===== Material provided =====

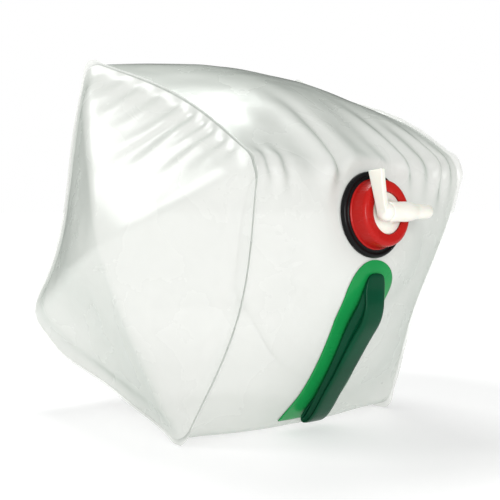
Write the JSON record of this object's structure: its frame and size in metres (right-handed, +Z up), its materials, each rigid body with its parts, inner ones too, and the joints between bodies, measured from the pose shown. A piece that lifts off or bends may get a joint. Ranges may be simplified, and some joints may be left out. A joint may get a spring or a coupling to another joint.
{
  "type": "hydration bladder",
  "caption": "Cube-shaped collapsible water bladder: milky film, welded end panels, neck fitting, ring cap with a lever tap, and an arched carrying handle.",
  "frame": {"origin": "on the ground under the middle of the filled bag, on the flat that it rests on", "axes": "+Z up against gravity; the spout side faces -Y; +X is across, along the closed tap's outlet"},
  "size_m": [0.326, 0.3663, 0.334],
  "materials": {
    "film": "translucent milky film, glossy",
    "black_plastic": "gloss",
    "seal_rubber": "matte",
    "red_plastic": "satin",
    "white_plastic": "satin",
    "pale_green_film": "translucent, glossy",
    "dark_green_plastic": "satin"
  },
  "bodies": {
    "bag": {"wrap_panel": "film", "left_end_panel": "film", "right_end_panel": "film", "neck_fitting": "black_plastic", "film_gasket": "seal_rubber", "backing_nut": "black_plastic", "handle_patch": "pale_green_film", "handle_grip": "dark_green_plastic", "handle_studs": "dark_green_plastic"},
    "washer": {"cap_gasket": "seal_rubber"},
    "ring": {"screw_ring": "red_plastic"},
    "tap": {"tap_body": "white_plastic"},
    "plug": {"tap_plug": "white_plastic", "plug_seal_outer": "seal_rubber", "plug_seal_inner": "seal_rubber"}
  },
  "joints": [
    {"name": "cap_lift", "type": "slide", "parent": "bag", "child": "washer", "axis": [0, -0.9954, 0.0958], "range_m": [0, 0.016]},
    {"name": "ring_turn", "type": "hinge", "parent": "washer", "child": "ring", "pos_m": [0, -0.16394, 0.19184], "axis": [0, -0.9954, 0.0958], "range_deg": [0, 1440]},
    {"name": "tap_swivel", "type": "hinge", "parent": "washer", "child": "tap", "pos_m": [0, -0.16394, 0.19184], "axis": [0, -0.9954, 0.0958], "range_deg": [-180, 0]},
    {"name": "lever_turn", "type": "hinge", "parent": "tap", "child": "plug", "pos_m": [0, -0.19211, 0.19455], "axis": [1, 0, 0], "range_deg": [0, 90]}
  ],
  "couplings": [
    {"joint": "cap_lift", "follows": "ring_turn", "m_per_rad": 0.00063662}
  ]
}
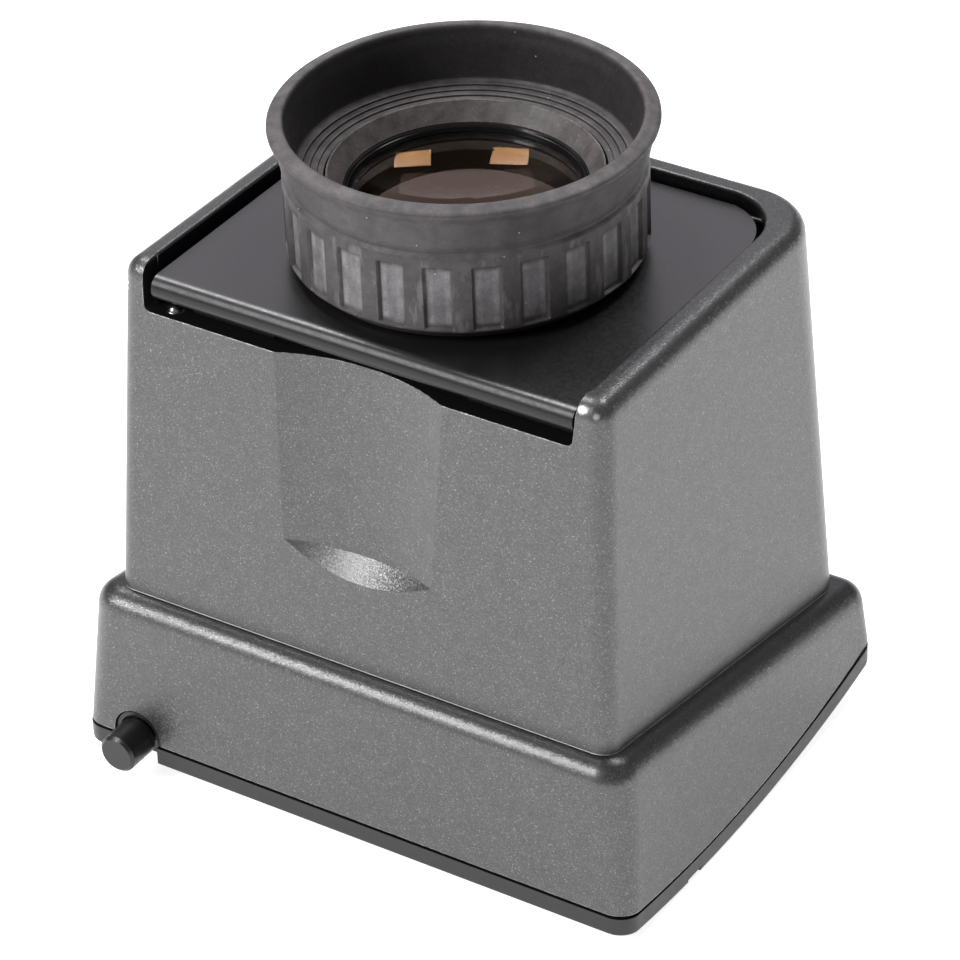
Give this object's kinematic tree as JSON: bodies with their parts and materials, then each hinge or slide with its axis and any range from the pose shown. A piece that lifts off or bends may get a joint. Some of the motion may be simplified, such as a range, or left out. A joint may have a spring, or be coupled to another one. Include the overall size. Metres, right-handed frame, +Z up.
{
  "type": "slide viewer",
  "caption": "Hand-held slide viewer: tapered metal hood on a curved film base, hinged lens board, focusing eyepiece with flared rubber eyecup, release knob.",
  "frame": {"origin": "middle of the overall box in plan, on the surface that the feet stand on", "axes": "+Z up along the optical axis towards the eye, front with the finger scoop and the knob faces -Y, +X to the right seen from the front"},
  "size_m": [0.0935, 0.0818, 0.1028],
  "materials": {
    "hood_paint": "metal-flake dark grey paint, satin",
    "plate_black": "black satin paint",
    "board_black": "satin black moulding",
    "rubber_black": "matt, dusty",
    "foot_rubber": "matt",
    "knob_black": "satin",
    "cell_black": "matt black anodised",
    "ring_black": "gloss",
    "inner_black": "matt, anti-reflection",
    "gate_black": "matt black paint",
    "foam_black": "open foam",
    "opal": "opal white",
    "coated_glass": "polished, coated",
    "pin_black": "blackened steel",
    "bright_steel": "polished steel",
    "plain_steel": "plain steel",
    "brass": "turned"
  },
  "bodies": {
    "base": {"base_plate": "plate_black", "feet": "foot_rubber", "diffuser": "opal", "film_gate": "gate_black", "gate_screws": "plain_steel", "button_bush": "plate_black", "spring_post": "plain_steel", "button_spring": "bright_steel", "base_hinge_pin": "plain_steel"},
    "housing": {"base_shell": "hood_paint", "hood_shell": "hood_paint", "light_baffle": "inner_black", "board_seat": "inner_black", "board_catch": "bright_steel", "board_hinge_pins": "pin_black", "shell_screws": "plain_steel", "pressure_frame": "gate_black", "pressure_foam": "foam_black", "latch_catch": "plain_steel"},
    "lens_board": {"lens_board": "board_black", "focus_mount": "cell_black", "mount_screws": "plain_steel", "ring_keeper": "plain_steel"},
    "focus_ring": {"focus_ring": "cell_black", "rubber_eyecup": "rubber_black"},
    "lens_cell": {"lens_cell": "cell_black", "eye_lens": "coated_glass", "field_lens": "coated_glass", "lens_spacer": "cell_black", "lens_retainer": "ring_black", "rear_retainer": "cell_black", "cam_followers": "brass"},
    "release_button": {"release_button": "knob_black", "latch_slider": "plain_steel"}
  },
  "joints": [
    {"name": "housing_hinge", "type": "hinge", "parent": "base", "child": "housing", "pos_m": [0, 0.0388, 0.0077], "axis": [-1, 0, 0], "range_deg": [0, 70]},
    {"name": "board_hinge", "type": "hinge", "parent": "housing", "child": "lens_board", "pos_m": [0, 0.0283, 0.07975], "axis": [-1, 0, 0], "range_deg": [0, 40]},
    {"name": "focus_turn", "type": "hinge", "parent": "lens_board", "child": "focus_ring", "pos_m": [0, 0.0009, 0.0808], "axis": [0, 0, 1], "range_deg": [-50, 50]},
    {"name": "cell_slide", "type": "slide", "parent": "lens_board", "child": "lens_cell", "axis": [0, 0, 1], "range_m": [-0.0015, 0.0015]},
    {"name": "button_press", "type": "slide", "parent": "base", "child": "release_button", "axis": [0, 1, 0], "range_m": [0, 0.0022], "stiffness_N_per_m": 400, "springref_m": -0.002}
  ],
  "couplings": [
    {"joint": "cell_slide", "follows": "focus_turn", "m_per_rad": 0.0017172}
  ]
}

=====

## Task goal
Reproduce the full set of records precisely.

## The output
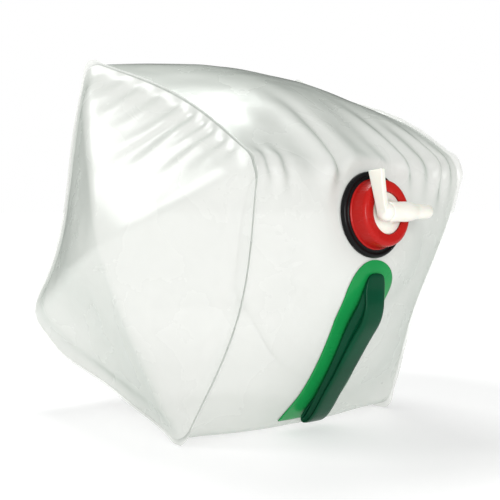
Write the JSON record of this object's structure: its frame and size in metres (right-handed, +Z up), its materials, each rigid body with its parts, inner ones too, and the joints between bodies, measured from the pose shown. A piece that lifts off or bends may get a joint. Ranges may be simplified, and some joints may be left out. A joint may get a spring or a coupling to another joint.
{
  "type": "hydration bladder",
  "caption": "Cube-shaped collapsible water bladder: milky film, welded end panels, neck fitting, ring cap with a lever tap, and an arched carrying handle.",
  "frame": {"origin": "on the ground under the middle of the filled bag, on the flat that it rests on", "axes": "+Z up against gravity; the spout side faces -Y; +X is across, along the closed tap's outlet"},
  "size_m": [0.326, 0.3663, 0.334],
  "materials": {
    "film": "translucent milky film, glossy",
    "black_plastic": "gloss",
    "seal_rubber": "matte",
    "red_plastic": "satin",
    "white_plastic": "satin",
    "pale_green_film": "translucent, glossy",
    "dark_green_plastic": "satin"
  },
  "bodies": {
    "bag": {"wrap_panel": "film", "left_end_panel": "film", "right_end_panel": "film", "neck_fitting": "black_plastic", "film_gasket": "seal_rubber", "backing_nut": "black_plastic", "handle_patch": "pale_green_film", "handle_grip": "dark_green_plastic", "handle_studs": "dark_green_plastic"},
    "washer": {"cap_gasket": "seal_rubber"},
    "ring": {"screw_ring": "red_plastic"},
    "tap": {"tap_body": "white_plastic"},
    "plug": {"tap_plug": "white_plastic", "plug_seal_outer": "seal_rubber", "plug_seal_inner": "seal_rubber"}
  },
  "joints": [
    {"name": "cap_lift", "type": "slide", "parent": "bag", "child": "washer", "axis": [0, -0.9954, 0.0958], "range_m": [0, 0.016]},
    {"name": "ring_turn", "type": "hinge", "parent": "washer", "child": "ring", "pos_m": [0, -0.16394, 0.19184], "axis": [0, -0.9954, 0.0958], "range_deg": [0, 1440]},
    {"name": "tap_swivel", "type": "hinge", "parent": "washer", "child": "tap", "pos_m": [0, -0.16394, 0.19184], "axis": [0, -0.9954, 0.0958], "range_deg": [-180, 0]},
    {"name": "lever_turn", "type": "hinge", "parent": "tap", "child": "plug", "pos_m": [0, -0.19211, 0.19455], "axis": [1, 0, 0], "range_deg": [0, 90]}
  ],
  "couplings": [
    {"joint": "cap_lift", "follows": "ring_turn", "m_per_rad": 0.00063662}
  ]
}
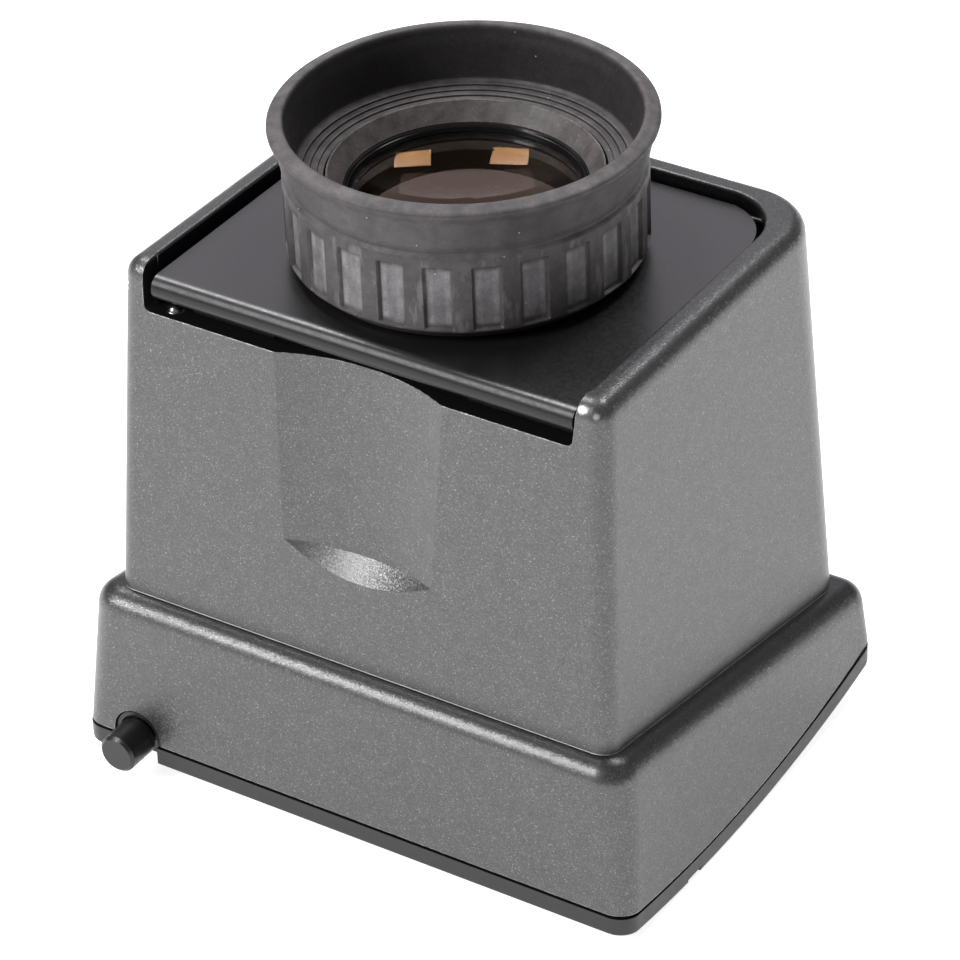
Give this object's kinematic tree as JSON: bodies with their parts and materials, then each hinge or slide with its axis and any range from the pose shown. A piece that lifts off or bends may get a joint. Some of the motion may be simplified, such as a range, or left out. A joint may have a spring, or be coupled to another one. Include the overall size. Metres, right-handed frame, +Z up.
{
  "type": "slide viewer",
  "caption": "Hand-held slide viewer: tapered metal hood on a curved film base, hinged lens board, focusing eyepiece with flared rubber eyecup, release knob.",
  "frame": {"origin": "middle of the overall box in plan, on the surface that the feet stand on", "axes": "+Z up along the optical axis towards the eye, front with the finger scoop and the knob faces -Y, +X to the right seen from the front"},
  "size_m": [0.0935, 0.0818, 0.1028],
  "materials": {
    "hood_paint": "metal-flake dark grey paint, satin",
    "plate_black": "black satin paint",
    "board_black": "satin black moulding",
    "rubber_black": "matt, dusty",
    "foot_rubber": "matt",
    "knob_black": "satin",
    "cell_black": "matt black anodised",
    "ring_black": "gloss",
    "inner_black": "matt, anti-reflection",
    "gate_black": "matt black paint",
    "foam_black": "open foam",
    "opal": "opal white",
    "coated_glass": "polished, coated",
    "pin_black": "blackened steel",
    "bright_steel": "polished steel",
    "plain_steel": "plain steel",
    "brass": "turned"
  },
  "bodies": {
    "base": {"base_plate": "plate_black", "feet": "foot_rubber", "diffuser": "opal", "film_gate": "gate_black", "gate_screws": "plain_steel", "button_bush": "plate_black", "spring_post": "plain_steel", "button_spring": "bright_steel", "base_hinge_pin": "plain_steel"},
    "housing": {"base_shell": "hood_paint", "hood_shell": "hood_paint", "light_baffle": "inner_black", "board_seat": "inner_black", "board_catch": "bright_steel", "board_hinge_pins": "pin_black", "shell_screws": "plain_steel", "pressure_frame": "gate_black", "pressure_foam": "foam_black", "latch_catch": "plain_steel"},
    "lens_board": {"lens_board": "board_black", "focus_mount": "cell_black", "mount_screws": "plain_steel", "ring_keeper": "plain_steel"},
    "focus_ring": {"focus_ring": "cell_black", "rubber_eyecup": "rubber_black"},
    "lens_cell": {"lens_cell": "cell_black", "eye_lens": "coated_glass", "field_lens": "coated_glass", "lens_spacer": "cell_black", "lens_retainer": "ring_black", "rear_retainer": "cell_black", "cam_followers": "brass"},
    "release_button": {"release_button": "knob_black", "latch_slider": "plain_steel"}
  },
  "joints": [
    {"name": "housing_hinge", "type": "hinge", "parent": "base", "child": "housing", "pos_m": [0, 0.0388, 0.0077], "axis": [-1, 0, 0], "range_deg": [0, 70]},
    {"name": "board_hinge", "type": "hinge", "parent": "housing", "child": "lens_board", "pos_m": [0, 0.0283, 0.07975], "axis": [-1, 0, 0], "range_deg": [0, 40]},
    {"name": "focus_turn", "type": "hinge", "parent": "lens_board", "child": "focus_ring", "pos_m": [0, 0.0009, 0.0808], "axis": [0, 0, 1], "range_deg": [-50, 50]},
    {"name": "cell_slide", "type": "slide", "parent": "lens_board", "child": "lens_cell", "axis": [0, 0, 1], "range_m": [-0.0015, 0.0015]},
    {"name": "button_press", "type": "slide", "parent": "base", "child": "release_button", "axis": [0, 1, 0], "range_m": [0, 0.0022], "stiffness_N_per_m": 400, "springref_m": -0.002}
  ],
  "couplings": [
    {"joint": "cell_slide", "follows": "focus_turn", "m_per_rad": 0.0017172}
  ]
}